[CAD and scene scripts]
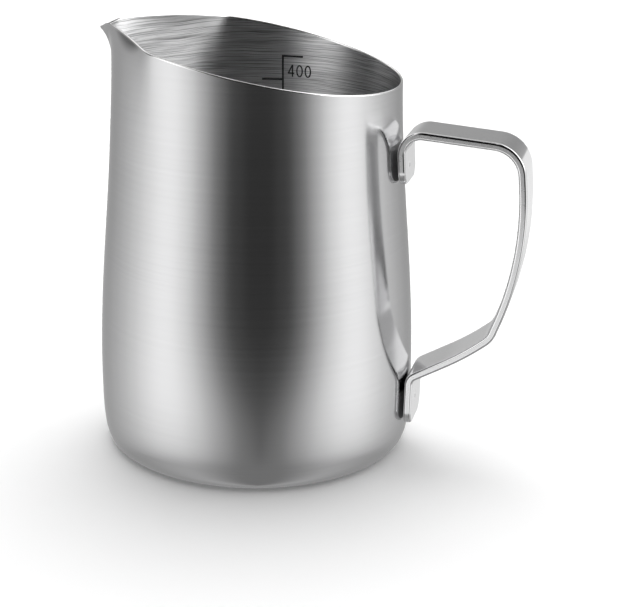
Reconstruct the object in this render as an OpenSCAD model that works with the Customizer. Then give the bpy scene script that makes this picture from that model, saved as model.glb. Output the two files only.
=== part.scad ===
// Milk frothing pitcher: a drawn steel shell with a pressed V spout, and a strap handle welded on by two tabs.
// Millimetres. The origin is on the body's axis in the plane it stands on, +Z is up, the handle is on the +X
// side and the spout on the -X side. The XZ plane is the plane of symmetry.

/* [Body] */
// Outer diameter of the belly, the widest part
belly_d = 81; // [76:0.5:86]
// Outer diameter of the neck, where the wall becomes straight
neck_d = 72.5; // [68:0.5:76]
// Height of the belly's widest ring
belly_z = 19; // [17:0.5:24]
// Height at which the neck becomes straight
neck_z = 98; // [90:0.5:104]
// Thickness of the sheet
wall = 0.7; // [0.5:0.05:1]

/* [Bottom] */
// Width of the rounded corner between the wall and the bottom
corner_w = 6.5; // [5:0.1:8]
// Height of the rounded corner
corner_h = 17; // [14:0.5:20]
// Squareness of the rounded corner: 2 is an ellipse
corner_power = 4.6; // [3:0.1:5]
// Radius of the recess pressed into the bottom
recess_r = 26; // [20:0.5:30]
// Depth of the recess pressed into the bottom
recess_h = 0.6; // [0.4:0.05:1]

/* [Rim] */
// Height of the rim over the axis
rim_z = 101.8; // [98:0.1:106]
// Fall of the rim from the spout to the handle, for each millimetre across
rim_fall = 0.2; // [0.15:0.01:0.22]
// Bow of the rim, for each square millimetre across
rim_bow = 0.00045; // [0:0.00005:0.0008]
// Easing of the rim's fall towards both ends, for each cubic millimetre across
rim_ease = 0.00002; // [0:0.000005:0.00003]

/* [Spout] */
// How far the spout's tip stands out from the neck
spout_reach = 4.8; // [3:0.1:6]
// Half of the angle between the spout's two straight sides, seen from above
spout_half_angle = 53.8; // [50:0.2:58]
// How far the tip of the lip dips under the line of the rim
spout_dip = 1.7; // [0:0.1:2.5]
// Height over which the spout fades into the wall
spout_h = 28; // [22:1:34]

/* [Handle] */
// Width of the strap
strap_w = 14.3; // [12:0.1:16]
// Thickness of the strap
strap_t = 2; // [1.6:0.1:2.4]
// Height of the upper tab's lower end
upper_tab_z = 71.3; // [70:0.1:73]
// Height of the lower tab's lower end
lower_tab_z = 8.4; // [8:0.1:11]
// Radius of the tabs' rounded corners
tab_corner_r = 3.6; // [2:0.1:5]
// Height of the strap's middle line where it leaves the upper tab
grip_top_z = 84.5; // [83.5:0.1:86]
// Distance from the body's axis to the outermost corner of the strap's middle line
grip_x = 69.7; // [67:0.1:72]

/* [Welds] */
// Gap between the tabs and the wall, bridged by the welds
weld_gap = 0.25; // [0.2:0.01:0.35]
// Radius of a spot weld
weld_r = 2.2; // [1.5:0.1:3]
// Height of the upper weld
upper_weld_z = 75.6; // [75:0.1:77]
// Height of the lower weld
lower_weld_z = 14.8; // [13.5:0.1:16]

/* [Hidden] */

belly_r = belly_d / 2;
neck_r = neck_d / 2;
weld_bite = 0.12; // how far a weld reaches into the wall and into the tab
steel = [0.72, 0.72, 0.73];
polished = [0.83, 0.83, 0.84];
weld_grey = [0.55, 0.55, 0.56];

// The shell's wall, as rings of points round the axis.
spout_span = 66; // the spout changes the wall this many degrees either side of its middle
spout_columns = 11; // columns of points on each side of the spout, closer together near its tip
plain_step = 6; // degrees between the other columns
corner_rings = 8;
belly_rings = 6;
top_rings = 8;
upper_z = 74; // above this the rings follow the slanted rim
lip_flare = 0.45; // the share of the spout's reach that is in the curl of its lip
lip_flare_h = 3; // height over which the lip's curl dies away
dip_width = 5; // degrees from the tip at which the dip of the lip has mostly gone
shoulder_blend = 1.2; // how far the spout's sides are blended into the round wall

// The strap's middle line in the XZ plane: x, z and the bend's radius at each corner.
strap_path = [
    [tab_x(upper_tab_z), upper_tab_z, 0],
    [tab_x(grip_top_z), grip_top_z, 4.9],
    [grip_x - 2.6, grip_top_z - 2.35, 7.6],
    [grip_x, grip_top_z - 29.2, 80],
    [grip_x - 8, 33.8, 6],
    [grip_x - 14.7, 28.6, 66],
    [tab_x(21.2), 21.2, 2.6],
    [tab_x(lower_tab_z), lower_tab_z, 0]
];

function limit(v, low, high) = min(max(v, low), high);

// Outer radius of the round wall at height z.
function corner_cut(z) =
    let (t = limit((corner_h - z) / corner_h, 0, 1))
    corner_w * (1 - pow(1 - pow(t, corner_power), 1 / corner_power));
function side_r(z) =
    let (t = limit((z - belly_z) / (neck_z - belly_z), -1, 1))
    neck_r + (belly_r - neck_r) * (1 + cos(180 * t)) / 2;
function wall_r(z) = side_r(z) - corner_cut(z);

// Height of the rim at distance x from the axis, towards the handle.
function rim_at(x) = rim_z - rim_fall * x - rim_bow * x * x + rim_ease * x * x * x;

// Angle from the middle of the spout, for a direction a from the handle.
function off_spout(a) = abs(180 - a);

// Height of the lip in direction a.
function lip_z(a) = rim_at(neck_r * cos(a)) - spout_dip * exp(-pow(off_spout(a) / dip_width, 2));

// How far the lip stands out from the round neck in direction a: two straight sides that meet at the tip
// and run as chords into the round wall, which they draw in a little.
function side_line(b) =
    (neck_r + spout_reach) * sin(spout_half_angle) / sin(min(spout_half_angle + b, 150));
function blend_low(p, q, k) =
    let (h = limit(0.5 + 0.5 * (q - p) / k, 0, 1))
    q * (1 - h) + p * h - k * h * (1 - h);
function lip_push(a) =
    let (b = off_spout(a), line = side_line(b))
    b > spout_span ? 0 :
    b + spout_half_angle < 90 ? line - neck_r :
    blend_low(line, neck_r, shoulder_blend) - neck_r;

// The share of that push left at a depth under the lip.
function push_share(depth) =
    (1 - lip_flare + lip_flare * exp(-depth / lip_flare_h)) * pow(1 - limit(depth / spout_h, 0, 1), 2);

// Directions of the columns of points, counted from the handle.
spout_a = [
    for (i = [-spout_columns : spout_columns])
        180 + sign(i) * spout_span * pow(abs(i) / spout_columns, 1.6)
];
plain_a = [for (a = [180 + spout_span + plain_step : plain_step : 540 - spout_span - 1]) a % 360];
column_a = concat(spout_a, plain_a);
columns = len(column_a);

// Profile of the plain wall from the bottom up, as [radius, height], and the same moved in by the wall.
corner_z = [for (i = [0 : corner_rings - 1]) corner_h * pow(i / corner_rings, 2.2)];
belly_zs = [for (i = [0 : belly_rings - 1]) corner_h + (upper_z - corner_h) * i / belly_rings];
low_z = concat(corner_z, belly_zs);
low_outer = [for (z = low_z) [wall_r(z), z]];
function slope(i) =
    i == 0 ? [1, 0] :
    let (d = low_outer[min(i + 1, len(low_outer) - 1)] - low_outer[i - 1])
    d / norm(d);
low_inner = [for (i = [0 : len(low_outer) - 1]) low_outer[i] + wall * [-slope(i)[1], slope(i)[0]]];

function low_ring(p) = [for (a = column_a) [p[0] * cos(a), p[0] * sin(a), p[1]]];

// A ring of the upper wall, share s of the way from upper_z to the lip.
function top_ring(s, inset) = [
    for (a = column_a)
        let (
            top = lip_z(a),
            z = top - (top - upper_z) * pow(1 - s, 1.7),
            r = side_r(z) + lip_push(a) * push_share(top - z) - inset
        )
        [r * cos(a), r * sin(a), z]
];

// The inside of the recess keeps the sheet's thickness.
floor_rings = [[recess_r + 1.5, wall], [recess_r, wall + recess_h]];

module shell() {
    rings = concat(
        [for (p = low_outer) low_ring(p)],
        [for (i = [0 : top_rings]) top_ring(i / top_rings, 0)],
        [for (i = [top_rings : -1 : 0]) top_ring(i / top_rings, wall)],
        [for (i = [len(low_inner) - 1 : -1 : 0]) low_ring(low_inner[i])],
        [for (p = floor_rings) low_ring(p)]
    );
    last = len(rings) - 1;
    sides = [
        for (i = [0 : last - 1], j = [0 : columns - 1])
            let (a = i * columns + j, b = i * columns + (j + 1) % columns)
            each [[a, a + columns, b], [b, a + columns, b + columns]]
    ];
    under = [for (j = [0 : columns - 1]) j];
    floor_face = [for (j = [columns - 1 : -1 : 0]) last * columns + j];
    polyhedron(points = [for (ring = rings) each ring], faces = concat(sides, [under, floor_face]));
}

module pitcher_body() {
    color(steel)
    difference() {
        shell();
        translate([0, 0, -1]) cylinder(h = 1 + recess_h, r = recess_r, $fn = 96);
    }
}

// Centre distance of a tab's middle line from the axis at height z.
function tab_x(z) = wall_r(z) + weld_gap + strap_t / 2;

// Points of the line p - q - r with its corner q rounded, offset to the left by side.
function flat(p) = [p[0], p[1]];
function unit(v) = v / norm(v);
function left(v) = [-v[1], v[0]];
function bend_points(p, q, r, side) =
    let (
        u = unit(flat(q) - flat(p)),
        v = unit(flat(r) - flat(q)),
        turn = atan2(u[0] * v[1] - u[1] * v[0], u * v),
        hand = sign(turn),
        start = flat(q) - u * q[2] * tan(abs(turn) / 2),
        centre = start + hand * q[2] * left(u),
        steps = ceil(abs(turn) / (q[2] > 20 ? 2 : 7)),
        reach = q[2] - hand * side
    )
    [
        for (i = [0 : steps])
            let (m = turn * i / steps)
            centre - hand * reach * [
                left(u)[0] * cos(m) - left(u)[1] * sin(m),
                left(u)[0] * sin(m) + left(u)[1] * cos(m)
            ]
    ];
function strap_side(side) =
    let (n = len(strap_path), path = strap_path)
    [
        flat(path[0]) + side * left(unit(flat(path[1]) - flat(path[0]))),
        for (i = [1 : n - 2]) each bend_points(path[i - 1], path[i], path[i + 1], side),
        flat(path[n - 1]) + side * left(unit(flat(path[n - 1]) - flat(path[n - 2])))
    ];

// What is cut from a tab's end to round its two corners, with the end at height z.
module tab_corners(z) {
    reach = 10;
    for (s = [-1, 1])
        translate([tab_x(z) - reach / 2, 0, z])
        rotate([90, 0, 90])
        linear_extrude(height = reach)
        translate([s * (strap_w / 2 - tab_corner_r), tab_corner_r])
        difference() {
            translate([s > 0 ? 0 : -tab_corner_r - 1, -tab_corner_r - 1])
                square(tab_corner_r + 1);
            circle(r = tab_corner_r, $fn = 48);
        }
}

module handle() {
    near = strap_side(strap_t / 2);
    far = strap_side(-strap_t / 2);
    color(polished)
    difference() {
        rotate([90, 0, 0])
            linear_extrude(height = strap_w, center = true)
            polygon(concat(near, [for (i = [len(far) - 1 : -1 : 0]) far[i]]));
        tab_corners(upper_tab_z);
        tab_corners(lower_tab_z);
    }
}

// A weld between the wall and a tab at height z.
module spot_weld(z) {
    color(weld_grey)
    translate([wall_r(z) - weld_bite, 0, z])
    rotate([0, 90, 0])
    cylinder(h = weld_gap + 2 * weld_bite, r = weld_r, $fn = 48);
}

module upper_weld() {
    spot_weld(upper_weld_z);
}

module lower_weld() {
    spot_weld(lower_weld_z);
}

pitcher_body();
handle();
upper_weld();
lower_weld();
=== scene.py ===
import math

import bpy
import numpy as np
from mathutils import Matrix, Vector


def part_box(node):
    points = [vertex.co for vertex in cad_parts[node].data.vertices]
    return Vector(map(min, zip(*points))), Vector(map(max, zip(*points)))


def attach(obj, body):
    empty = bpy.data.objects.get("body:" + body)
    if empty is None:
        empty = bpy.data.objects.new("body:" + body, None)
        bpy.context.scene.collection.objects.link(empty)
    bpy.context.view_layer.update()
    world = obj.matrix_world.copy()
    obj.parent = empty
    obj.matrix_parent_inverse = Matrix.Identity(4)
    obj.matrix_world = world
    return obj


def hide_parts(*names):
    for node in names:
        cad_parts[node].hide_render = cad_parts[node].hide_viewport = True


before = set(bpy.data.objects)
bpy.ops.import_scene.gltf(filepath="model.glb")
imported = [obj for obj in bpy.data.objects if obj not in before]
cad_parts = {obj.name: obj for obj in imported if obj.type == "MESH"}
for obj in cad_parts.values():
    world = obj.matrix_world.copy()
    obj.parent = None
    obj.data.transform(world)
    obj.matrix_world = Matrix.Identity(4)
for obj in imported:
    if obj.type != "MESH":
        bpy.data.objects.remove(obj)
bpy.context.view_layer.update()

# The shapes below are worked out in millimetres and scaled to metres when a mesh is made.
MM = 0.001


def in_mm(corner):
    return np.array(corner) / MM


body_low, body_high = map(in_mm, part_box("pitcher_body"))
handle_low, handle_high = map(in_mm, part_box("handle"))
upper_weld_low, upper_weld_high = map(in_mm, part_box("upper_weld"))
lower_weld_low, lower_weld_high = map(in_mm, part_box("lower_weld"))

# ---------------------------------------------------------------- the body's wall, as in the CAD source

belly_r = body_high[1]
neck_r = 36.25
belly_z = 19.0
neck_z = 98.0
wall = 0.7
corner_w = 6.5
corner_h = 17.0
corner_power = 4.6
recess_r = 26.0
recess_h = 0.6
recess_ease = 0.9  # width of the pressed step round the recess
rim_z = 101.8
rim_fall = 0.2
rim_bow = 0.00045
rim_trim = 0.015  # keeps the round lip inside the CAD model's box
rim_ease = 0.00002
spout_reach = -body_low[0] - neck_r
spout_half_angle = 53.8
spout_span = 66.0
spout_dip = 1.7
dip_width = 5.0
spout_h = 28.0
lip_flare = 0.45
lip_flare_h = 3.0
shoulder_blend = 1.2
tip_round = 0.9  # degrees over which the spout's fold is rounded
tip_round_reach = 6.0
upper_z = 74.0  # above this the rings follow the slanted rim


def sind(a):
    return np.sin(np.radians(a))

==

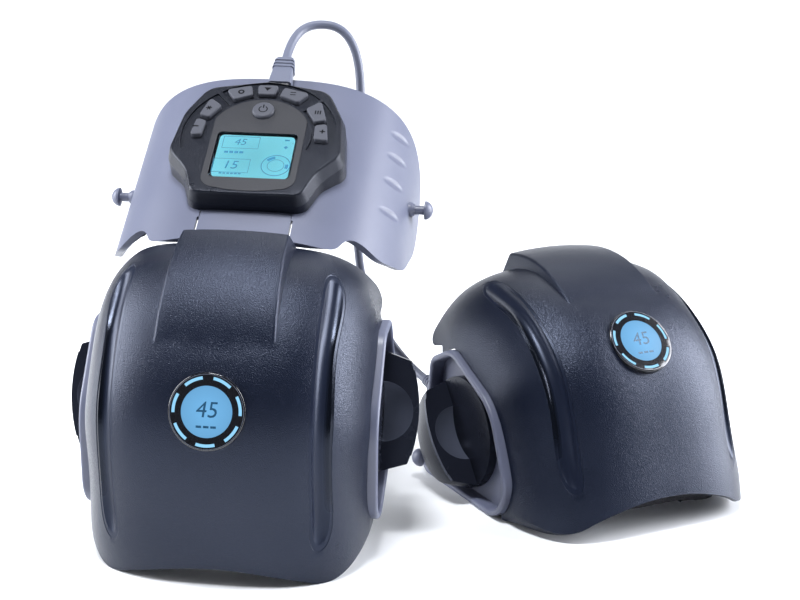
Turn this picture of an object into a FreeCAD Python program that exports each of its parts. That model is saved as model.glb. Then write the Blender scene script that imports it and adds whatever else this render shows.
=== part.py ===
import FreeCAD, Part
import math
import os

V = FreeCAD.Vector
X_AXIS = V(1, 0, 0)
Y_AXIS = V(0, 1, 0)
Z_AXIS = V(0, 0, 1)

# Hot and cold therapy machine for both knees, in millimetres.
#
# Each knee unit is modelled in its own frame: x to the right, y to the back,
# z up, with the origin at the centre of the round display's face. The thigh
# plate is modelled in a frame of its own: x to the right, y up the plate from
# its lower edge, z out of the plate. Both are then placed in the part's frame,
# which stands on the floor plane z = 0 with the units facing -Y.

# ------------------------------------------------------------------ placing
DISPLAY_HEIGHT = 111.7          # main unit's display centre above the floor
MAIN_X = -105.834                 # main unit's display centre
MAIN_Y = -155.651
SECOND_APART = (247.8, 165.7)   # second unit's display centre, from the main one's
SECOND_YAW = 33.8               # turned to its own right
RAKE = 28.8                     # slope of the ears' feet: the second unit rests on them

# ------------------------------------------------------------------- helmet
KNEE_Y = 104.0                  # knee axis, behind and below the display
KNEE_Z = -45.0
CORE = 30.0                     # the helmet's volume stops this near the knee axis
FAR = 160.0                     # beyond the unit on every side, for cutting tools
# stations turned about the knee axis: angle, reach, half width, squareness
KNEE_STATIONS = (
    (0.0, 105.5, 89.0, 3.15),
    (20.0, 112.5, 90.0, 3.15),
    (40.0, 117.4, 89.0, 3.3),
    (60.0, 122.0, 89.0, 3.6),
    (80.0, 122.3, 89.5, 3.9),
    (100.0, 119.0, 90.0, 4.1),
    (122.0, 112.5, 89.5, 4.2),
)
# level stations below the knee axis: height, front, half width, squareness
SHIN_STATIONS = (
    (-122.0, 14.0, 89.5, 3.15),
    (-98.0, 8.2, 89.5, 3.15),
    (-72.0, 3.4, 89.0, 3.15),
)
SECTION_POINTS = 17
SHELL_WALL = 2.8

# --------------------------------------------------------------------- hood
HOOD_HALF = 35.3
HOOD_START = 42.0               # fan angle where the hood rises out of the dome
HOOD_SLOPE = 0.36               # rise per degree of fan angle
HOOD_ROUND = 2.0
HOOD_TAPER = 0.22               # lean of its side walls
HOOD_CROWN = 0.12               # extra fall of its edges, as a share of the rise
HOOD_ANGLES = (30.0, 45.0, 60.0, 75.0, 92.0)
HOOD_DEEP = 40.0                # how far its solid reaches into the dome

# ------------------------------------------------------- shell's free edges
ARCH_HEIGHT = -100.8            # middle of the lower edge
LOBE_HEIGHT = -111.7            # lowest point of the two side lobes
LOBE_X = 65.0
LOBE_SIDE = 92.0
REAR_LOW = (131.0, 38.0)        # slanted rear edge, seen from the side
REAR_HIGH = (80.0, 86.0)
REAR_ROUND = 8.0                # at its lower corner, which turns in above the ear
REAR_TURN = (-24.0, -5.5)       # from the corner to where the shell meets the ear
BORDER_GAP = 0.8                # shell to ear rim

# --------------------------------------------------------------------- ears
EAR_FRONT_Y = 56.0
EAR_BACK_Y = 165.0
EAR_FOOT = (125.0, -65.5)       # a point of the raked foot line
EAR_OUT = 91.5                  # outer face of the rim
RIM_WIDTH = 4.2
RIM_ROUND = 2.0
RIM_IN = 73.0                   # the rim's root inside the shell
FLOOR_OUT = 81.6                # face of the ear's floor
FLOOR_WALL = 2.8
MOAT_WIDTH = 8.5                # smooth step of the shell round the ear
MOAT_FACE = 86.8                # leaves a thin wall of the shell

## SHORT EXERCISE
Each line from the one bearing "tab at height z." through the one bearing "return np.array(corner) / MM" is to be duplicated without change; all remaining lines are to be left out.

## RESPONSE
// A weld between the wall and a tab at height z.
module spot_weld(z) {
    color(weld_grey)
    translate([wall_r(z) - weld_bite, 0, z])
    rotate([0, 90, 0])
    cylinder(h = weld_gap + 2 * weld_bite, r = weld_r, $fn = 48);
}

module upper_weld() {
    spot_weld(upper_weld_z);
}

module lower_weld() {
    spot_weld(lower_weld_z);
}

pitcher_body();
handle();
upper_weld();
lower_weld();
=== scene.py ===
import math

import bpy
import numpy as np
from mathutils import Matrix, Vector


def part_box(node):
    points = [vertex.co for vertex in cad_parts[node].data.vertices]
    return Vector(map(min, zip(*points))), Vector(map(max, zip(*points)))


def attach(obj, body):
    empty = bpy.data.objects.get("body:" + body)
    if empty is None:
        empty = bpy.data.objects.new("body:" + body, None)
        bpy.context.scene.collection.objects.link(empty)
    bpy.context.view_layer.update()
    world = obj.matrix_world.copy()
    obj.parent = empty
    obj.matrix_parent_inverse = Matrix.Identity(4)
    obj.matrix_world = world
    return obj


def hide_parts(*names):
    for node in names:
        cad_parts[node].hide_render = cad_parts[node].hide_viewport = True


before = set(bpy.data.objects)
bpy.ops.import_scene.gltf(filepath="model.glb")
imported = [obj for obj in bpy.data.objects if obj not in before]
cad_parts = {obj.name: obj for obj in imported if obj.type == "MESH"}
for obj in cad_parts.values():
    world = obj.matrix_world.copy()
    obj.parent = None
    obj.data.transform(world)
    obj.matrix_world = Matrix.Identity(4)
for obj in imported:
    if obj.type != "MESH":
        bpy.data.objects.remove(obj)
bpy.context.view_layer.update()

# The shapes below are worked out in millimetres and scaled to metres when a mesh is made.
MM = 0.001


def in_mm(corner):
    return np.array(corner) / MM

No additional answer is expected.